> TASK DIRECTIONS
Scan the material for the word "Identity", and copy each line where it shows up.

> INFORMATION SHOWN
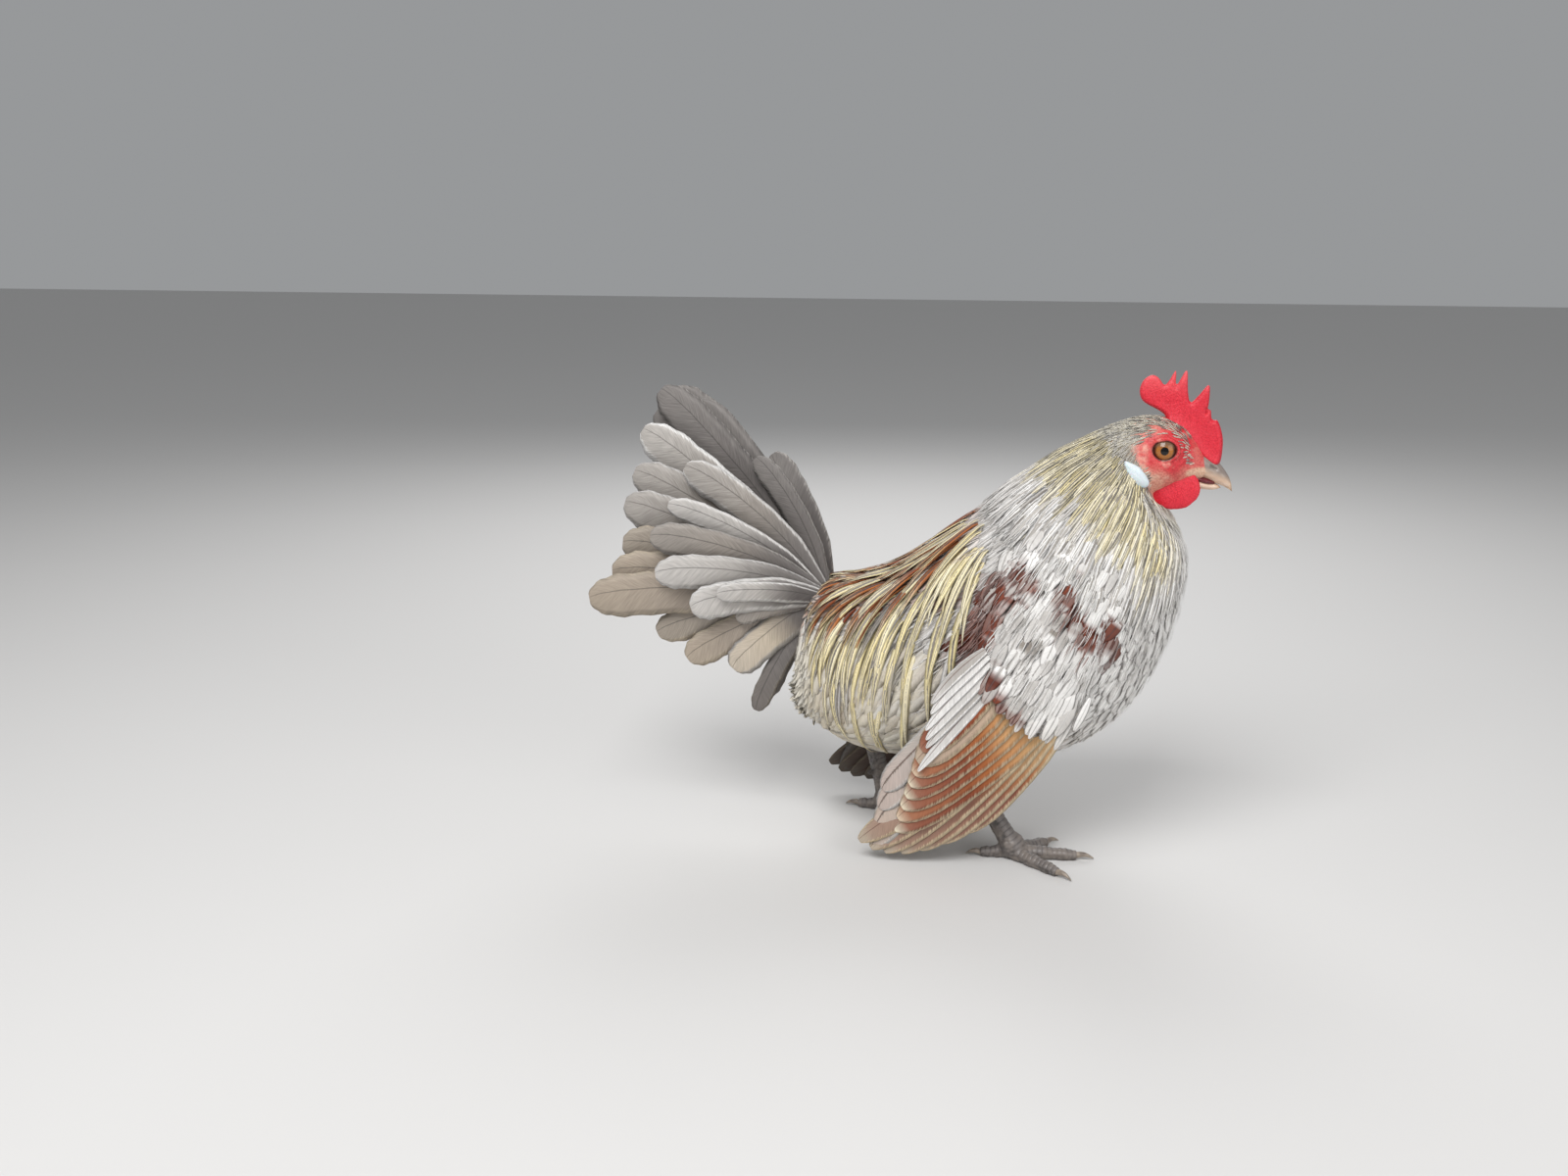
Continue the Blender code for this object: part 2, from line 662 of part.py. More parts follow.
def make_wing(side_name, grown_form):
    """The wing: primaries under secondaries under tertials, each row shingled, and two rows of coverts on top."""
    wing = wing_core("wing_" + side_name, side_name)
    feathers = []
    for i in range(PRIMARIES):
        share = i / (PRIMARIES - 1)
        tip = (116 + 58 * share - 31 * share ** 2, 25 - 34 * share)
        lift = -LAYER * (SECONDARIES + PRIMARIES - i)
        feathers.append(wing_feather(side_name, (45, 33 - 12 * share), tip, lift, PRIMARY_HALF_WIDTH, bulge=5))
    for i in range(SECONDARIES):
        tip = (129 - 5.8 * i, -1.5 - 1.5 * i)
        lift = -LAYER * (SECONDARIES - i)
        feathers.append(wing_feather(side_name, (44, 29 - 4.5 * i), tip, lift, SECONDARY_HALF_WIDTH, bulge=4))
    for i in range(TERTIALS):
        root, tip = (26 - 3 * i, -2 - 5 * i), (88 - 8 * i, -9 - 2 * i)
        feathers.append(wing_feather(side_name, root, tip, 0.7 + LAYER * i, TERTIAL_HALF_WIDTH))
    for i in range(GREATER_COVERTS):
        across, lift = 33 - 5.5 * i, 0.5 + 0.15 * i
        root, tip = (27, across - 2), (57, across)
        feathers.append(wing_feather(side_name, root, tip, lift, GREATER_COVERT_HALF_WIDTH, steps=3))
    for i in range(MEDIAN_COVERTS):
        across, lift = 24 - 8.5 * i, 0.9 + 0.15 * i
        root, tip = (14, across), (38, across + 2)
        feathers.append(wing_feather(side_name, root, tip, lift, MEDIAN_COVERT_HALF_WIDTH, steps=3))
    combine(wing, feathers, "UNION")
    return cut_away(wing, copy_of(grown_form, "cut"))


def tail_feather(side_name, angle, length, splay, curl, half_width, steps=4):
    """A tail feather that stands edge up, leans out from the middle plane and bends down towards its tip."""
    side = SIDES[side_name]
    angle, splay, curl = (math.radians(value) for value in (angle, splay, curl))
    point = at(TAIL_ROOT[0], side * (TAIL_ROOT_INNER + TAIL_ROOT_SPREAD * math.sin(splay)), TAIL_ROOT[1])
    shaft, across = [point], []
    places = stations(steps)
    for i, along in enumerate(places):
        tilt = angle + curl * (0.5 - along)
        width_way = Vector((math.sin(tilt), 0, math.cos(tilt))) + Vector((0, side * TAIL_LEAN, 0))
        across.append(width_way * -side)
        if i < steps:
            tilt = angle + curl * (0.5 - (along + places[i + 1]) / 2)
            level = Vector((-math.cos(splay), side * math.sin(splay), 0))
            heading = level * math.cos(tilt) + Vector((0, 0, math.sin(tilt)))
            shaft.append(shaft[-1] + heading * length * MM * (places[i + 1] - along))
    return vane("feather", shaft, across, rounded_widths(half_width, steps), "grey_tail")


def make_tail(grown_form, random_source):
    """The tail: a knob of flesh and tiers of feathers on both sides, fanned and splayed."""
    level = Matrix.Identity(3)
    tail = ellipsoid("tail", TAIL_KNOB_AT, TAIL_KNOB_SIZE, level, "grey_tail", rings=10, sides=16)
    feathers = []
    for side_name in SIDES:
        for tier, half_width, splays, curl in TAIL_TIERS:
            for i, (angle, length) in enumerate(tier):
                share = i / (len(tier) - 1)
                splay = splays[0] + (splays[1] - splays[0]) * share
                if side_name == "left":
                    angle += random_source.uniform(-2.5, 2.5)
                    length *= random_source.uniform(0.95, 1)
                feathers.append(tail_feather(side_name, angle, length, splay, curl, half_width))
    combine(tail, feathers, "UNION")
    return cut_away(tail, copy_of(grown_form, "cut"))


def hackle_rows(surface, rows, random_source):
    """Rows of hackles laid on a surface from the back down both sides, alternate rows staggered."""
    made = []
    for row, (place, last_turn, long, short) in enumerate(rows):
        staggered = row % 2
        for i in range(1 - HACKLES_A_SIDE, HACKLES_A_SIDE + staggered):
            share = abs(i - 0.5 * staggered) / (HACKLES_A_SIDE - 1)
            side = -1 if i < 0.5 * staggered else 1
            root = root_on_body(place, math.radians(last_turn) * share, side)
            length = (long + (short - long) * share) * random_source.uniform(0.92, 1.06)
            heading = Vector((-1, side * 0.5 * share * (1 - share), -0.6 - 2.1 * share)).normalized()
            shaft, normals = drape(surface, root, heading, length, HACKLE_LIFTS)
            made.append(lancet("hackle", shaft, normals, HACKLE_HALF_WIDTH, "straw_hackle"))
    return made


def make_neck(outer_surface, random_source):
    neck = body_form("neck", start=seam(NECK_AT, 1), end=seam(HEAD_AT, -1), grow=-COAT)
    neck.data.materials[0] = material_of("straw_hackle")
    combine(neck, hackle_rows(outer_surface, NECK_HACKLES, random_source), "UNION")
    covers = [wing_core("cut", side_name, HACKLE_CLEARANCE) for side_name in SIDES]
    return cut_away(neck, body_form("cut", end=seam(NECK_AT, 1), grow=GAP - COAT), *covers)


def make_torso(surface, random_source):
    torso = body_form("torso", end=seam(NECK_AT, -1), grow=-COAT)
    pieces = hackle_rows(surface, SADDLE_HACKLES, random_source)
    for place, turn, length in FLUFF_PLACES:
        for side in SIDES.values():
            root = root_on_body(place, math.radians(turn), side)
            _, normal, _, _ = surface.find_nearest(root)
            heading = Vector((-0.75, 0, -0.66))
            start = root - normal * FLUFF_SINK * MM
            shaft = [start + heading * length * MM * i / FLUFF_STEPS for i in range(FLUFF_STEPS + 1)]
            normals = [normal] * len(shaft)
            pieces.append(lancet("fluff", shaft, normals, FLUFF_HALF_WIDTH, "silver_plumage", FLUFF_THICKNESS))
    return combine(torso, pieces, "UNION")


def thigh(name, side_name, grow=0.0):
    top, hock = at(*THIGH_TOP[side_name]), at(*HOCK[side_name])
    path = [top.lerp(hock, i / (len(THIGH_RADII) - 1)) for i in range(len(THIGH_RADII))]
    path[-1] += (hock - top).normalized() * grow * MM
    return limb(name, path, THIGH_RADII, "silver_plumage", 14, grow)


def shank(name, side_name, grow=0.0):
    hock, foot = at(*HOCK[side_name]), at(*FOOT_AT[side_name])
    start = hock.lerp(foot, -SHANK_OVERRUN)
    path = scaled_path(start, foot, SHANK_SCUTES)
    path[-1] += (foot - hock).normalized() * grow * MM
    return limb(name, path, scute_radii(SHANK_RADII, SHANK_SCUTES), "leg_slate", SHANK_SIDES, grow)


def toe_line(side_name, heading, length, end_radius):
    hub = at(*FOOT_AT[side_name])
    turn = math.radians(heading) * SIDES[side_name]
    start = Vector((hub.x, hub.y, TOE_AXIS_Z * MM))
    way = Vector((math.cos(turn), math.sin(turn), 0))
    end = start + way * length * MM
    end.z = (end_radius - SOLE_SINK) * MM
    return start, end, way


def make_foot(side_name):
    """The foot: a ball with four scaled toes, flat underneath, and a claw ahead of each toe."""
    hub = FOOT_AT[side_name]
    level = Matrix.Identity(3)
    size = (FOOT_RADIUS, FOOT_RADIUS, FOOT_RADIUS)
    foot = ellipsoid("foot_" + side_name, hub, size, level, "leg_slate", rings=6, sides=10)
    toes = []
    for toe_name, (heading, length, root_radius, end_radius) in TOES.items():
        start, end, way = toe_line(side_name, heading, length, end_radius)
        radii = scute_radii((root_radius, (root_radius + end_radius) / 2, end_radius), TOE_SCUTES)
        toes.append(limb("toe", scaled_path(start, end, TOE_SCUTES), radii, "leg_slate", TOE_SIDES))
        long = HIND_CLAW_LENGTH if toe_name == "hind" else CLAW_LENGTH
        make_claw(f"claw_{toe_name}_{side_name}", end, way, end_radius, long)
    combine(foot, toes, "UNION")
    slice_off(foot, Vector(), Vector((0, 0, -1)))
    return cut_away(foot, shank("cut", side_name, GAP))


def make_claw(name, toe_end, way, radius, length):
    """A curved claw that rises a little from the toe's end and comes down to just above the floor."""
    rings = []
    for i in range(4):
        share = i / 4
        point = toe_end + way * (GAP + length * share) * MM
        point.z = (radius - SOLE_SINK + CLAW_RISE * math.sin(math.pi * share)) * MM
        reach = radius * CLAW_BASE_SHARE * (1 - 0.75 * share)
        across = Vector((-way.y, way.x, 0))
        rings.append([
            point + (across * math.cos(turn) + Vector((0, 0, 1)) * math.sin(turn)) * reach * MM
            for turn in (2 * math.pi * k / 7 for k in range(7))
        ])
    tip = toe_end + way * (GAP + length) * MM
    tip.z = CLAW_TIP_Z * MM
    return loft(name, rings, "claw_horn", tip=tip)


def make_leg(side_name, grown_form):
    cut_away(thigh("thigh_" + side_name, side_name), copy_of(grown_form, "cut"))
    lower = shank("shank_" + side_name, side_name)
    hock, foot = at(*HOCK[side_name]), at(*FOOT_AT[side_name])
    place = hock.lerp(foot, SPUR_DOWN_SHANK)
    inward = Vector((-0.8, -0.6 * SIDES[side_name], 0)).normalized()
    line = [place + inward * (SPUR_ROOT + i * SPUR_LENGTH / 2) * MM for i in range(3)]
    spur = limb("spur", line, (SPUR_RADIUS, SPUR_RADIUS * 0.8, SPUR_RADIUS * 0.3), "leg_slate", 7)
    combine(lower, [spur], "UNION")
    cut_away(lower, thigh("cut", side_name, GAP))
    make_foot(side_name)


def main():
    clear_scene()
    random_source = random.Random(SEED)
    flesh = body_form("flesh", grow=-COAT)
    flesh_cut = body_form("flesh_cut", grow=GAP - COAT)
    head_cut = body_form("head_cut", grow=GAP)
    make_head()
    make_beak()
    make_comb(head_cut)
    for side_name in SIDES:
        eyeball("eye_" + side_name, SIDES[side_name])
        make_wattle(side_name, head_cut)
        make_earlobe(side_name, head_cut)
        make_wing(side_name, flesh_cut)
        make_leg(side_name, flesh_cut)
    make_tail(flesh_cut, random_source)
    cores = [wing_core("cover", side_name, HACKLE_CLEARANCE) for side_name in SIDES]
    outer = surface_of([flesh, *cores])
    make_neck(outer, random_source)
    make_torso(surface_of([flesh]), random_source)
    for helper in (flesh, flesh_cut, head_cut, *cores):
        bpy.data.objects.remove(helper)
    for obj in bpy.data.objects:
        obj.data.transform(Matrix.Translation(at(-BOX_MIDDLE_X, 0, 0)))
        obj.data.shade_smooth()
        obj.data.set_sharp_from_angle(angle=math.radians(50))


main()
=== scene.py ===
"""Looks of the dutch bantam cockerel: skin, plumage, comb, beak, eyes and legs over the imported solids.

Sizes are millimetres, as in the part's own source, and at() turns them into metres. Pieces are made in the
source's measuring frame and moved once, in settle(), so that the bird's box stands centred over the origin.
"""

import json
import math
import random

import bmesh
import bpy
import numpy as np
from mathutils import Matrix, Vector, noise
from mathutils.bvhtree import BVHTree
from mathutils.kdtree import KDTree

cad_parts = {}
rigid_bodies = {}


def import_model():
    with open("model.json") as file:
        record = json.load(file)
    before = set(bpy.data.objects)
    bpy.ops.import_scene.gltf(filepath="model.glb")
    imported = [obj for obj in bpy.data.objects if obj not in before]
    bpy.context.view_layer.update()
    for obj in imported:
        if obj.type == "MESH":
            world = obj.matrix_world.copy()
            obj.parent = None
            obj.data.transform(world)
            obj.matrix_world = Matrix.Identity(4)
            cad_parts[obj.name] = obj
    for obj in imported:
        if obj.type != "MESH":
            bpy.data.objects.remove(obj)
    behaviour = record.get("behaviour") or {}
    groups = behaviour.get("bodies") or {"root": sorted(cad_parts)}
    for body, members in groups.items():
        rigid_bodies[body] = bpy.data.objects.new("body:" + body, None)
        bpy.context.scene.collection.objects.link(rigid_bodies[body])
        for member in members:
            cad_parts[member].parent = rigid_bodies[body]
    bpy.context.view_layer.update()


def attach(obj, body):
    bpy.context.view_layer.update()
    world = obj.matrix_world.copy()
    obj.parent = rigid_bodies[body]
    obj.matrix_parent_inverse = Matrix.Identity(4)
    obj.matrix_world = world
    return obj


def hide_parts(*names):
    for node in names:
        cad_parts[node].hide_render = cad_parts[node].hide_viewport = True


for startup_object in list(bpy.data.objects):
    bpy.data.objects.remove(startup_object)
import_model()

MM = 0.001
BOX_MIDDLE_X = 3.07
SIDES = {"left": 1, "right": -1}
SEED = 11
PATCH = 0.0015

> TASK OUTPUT
    level = Matrix.Identity(3)
    level = Matrix.Identity(3)
            obj.matrix_world = Matrix.Identity(4)
    obj.matrix_parent_inverse = Matrix.Identity(4)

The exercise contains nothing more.